En los últimos tiempos, el término "batalla cultural" ha adquirido una centralidad inusitada en el debate público y en el análisis político. Su presencia es tan constante que resulta difícil pensar la dinámica social sin notar la influencia de las disputas que atraviesan los medios de comunicación, las redes sociales y la vida cotidiana. Lejos de ser una novedad, esta pugna por la construcción de sentidos, valores y narrativas colectivas, tiene raíces profundas en la historia del pensamiento político.
Fue el pensador marxista Antonio Gramsci quien planteó que la batalla cultural era el medio más importante para lograr y mantener el poder.
Su auge contemporáneo responde, en parte, a la crisis de los grandes relatos políticos y al surgimiento de nuevas identidades que reclaman reconocimiento. Vivimos una época en la que los acuerdos básicos parecen desvanecerse, y en la que la lucha por definir lo social se traslada del terreno económico al cultural. Este desplazamiento genera escenarios complejos, donde lo que está en juego no es solo el acceso a recursos materiales, sino la legitimidad de los modos de vida, las tradiciones y las visiones del mundo.
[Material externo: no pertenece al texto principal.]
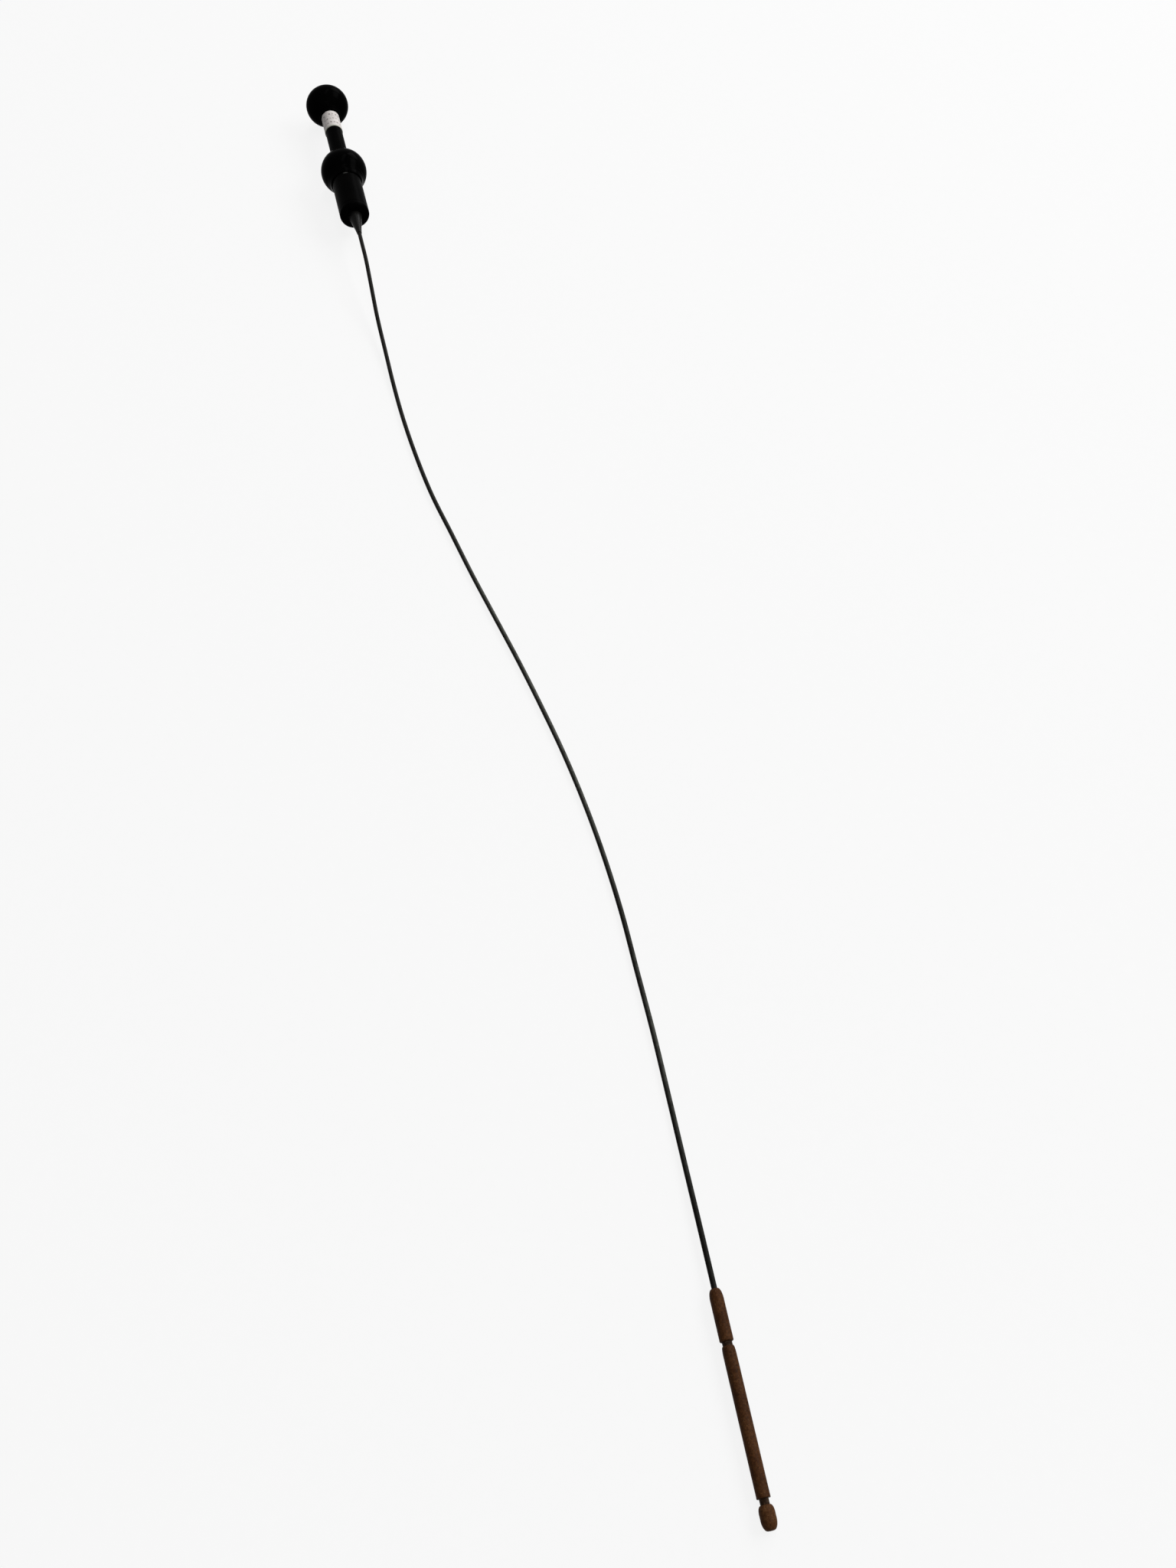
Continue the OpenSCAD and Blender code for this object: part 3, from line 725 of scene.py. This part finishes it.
# The spring's turns, and the rings in a turn and the sides of its mesh
SPRING_TURNS = 10
SPRING_RINGS = 28
SPRING_SIDES = 12

stem_r = radius("plunger_stem")
label_r = radius("label_sleeve")
label_bore = label_r - LABEL_WALL
barrel_r = radius("barrel")
cable_bore = CABLE_D / 2 + SEAT_GAP


def make_knob():
    back, front = span("thumb_knob")
    out = radius("thumb_knob")
    neck = label_bore + NECK_WALL
    thick = front - back - NECK_LEN
    middle = back + thick / 2
    socket = span("plunger_stem")[0]
    rod_top = span("plunger_rod")[0]
    rod = radius("plunger_rod") + SEAT_GAP
    shell_end = front - SOFT_EDGE

    def radius_at(along):
        disc = bead(along, middle, thick, out)
        return smooth_max(disc, neck, NECK_FILLET) if along > middle else disc

    shell = sampled(back, shell_end, KNOB_STEPS, radius_at)[1:]
    mouth = rounded(
        (shell_end, neck, 0), (front, neck, SOFT_EDGE), (front, label_bore, EDGE),
        (socket, label_bore, 0), (socket, rod, 0), (rod_top, rod, 0),
    )[1:]
    outline = [Vector((back, 0))] + shell + mouth + [Vector((rod_top, 0))]
    return turned("knob", HANDLE, outline, "thumb_knob", segments=WIDE_SIDES, closed=False)


def make_label():
    first, last = span("label_sleeve")
    outline = rounded(
        (first, label_bore, FINE_EDGE), (first, label_r, EDGE),
        (last, label_r, EDGE), (last, label_bore, FINE_EDGE),
    )
    return turned("label", HANDLE, outline, "label_sleeve", longest=CLOSE_STEP)


def make_stem():
    first, last = span("plunger_stem")
    journal = label_bore - SEAT_GAP
    step = span("label_sleeve")[1]
    bore = stem_r - STEM_WALL
    outline = rounded(
        (first, bore, 0), (first, journal, EDGE), (step, journal, 0), (step, stem_r, EDGE),
        (last, stem_r, 0), (last, bore, 0),
    )
    return turned("stem", HANDLE, outline, "plunger_stem")


def make_ball():
    first, foot = span("finger_ball")
    out = radius("finger_ball")
    middle = foot + FOOT_BACK - BALL_LEN / 2
    stem_hole = stem_r + RUN_GAP + SEAT_GAP
    bush = stem_r + RUN_GAP + BUSH_WALL + SEAT_GAP
    bush_top = span("guide_bush")[0]
    spigot = barrel_r - BARREL_STEP + SEAT_GAP
    shoulder = foot - SOCKET_DEPTH
    skirt = barrel_r + SKIRT_OUT
    lip_edge = stem_hole + LIP_WALL
    lip_rise = (bead(first + LIP_LEN, middle, BALL_LEN, out) - lip_edge) / LIP_LEN
    hem_rise = (bead(foot - SKIRT_LEN, middle, BALL_LEN, out) - skirt) / SKIRT_LEN

    def radius_at(along):
        disc = bead(along, middle, BALL_LEN, out)
        if along < middle:
            return smooth_max(disc, lip_edge + (along - first) * lip_rise, LIP_FILLET)
        hem = skirt + (foot - along) * hem_rise - max(0.0, foot - along - SKIRT_LEN)
        return smooth_max(disc, hem, SKIRT_FILLET)

    shell_start = first + LIP_ROUND
    outline = rounded(
        (first, stem_hole, EDGE), (first, lip_edge, LIP_ROUND), (shell_start, radius_at(shell_start), 0),
    )[:-1]
    outline += sampled(shell_start, foot - EDGE, BALL_STEPS, radius_at)
    outline += bar_end(foot, radius_at(foot), spigot, EDGE)
    outline += [Vector(p) for p in (
        (shoulder, spigot), (shoulder, bush), (bush_top, bush), (bush_top, stem_hole),
    )]
    return turned("ball", HANDLE, outline, "finger_ball", segments=WIDE_SIDES)


def make_barrel():
    first, last = span("barrel")
    foot = span("finger_ball")[1]
    bore = barrel_r - BARREL_WALL
    spigot = barrel_r - BARREL_STEP
    outline = rounded(
        (first, bore, 0), (first, spigot, 0), (foot, spigot, 0), (foot, barrel_r, 0),
        (last, barrel_r, EDGE), (last, bore, 0),
    )
    return turned("barrel_tube", HANDLE, outline, "barrel")


def make_cap():
    first, last = span("end_cap")
    joint_x = span("barrel")[1]
    spigot = barrel_r - BARREL_WALL - SEAT_GAP
    root = radius("strain_relief") - ROOT_STEP + SEAT_GAP
    relief_start = span("strain_relief")[0]
    hole = cable_bore + ANCHOR_WALL + SEAT_GAP
    outline = rounded(
        (first, hole, 0), (first, spigot, 0), (joint_x, spigot, 0), (joint_x, barrel_r, EDGE),
        (last, barrel_r, CAP_ROUND), (last, root, EDGE), (relief_start, root, 0), (relief_start, hole, 0),
    )
    return turned("cap", HANDLE, outline, "end_cap", longest=CLOSE_STEP)


def make_relief():
    first, last = span("strain_relief")
    out = radius("strain_relief")
    face = span("end_cap")[1]
    tip = cable_bore + RELIEF_TIP_WALL
    root = out - ROOT_STEP

    def radius_at(along):
        t = (along - face) / (last - face)
        return tip + (out - tip) * (1 - t) ** RELIEF_CURVE

    shell = sampled(face, last, RELIEF_STEPS, radius_at)
    outline = [Vector((first, cable_bore)), Vector((first, root)), Vector((face, root))] + shell
    outline += [Vector((last, cable_bore))]
    return turned("relief", HANDLE, outline, "strain_relief", segments=NECK_SIDES, longest=CLOSE_STEP)


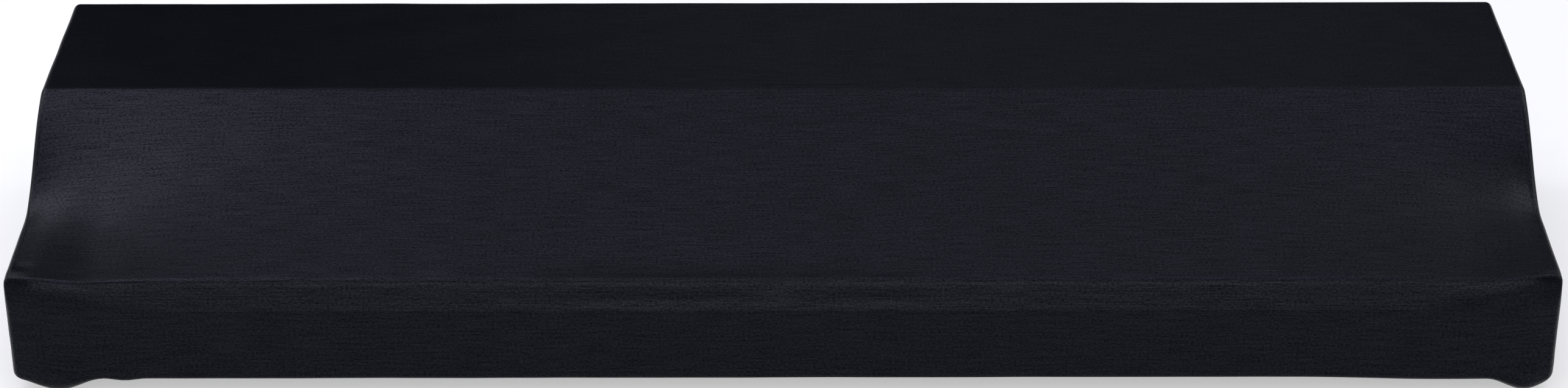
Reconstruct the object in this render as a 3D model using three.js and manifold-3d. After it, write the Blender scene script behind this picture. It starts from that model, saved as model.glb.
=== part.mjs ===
// A fitted dust cover for a long keyboard: one piece of stretch jersey, hollow, open underneath.
// Millimetres, +Z up, front towards -Y. The origin is on the underside of the flat top, at its middle.
import * as THREE from "three";
import { mergeVertices } from "three/addons/utils/BufferGeometryUtils.js";
import Module from "manifold-3d";

// Outer sizes of the cover as it hangs. Depths are taken from the front face, heights from the underside.
const WIDTH = 1284;
const DEPTH = 441;
const TOP_HEIGHT = 158;
const TOP_FRONT_DEPTH = 243;
const CLOTH = 1.5;

// The low front: a straight slanting lip over the key fronts, which turns into a round edge over the block
// at each end. Starts and full are distances from the end.
const RIDGE = { depth: 10, height: 87 };
const LIP_FOOT_HEIGHT = 62;
const LIP_ENDS = { starts: 19, full: 72 };
const LIP_STRAIGHT = { starts: 44, full: 84, power: 1.8 };
const BLOCK = { depth: 131, height: 90.5, bevel: 10 };
const END_CURVE = 4.5;

// How many times faster than in a plain skin the ends' shape dies away along the cover.
const END_FADE = 1.8;

// Roundings, and how far the ends, the back and the front face draw in.
const BOTTOM_RADIUS = 6;
const BACK_TOP_RADIUS = 9;
const END_RADIUS = 5;
const END_LEAN = 3;
const BACK_LEAN = 2;
const FACE_HOLLOW = 1;
const SPAN_SAG = 2;

// The hem turns under all round and leaves a mouth with round corners.
const HEM = 38;
const MOUTH_RADIUS = 45;
const MOUTH_REACH = 30;

// Slack cloth that hangs below the two lower front corners. side is -1 on the left and 1 on the right.
// The front edge is held up by a share of the drop.
const POUCHES = [
  { side: -1, fromEnd: 39, halfWidth: 41, drop: 11, depth: 9 },
  { side: 1, fromEnd: 25, halfWidth: 33, drop: 13, depth: 9 },
  { side: -1, fromEnd: 96, halfWidth: 18, drop: 2, depth: 6 },
  { side: 1, fromEnd: 95, halfWidth: 120, drop: 3, depth: 6 },
];
const POUCH = { reach: 26, height: 22, bulge: 0.25, hold: 0.4 };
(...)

Desde la perspectiva gramsciana, esta lucha es el terreno privilegiado para la construcción de hegemonía, ya que le permite a determinados grupos moldear el imaginario social y orientar el consenso hacia sus intereses. Se trata en última instancia, de la lucha por el control del pensamiento y la cultura de una sociedad, mediante el uso de las instituciones y los mecanismos culturales. Sin embargo, abordar la batalla cultural desde una postura crítica nos lleva a preguntarnos por sus efectos sobre los sistemas de convivencia democrática.
En mi opinión, la batalla cultural, lejos de enriquecer la pluralidad democrática, se presenta en abierta contraposición a los valores que sustentan una sociedad abierta. Al colocar el eje de la acción política en la confrontación de identidades, relatos y visiones del mundo, la batalla cultural tiende a fomentar la división y la polarización social. Bajo esta lógica, las diferencias dejan de ser matices debatidos en el espacio público y se transforman en barreras infranqueables que dificultan el diálogo democrático y la construcción de acuerdos.
La política es en esencia un sistema para gestionar los conflictos, y tomar decisiones en representación de la sociedad. Cuando la política gira en torno a la imposición de una visión cultural sobre el resto, solo se logra afianzar sistemas autocráticos y hegemónicos, en los cuales el pluralismo y la diversidad de voces quedan marginados. En vez de promover la sana competencia de ideas y la deliberación racional, la batalla cultural suele derivar en la lógica de amigo-enemigo, donde quienes piensan diferente son vistos como amenazas a erradicar, más que como interlocutores válidos en el marco de una ciudadanía compartida.
La democracia no solo se basa en la existencia de reglas e instituciones, sino en una actitud de apertura al disenso y una disposición al acuerdo. Cuando la batalla cultural se instala como horizonte privilegiado de la acción política, lo hacen para reforzar liderazgos carismáticos o autoritarios que se presentan como encarnaciones de la "voluntad popular" frente a supuestos enemigos internos o externos. Esto contribuye al fortalecimiento de sistemas autocráticos y hegemónicos, donde la participación ciudadana se reduce a la sumisión a un proyecto único y excluyente.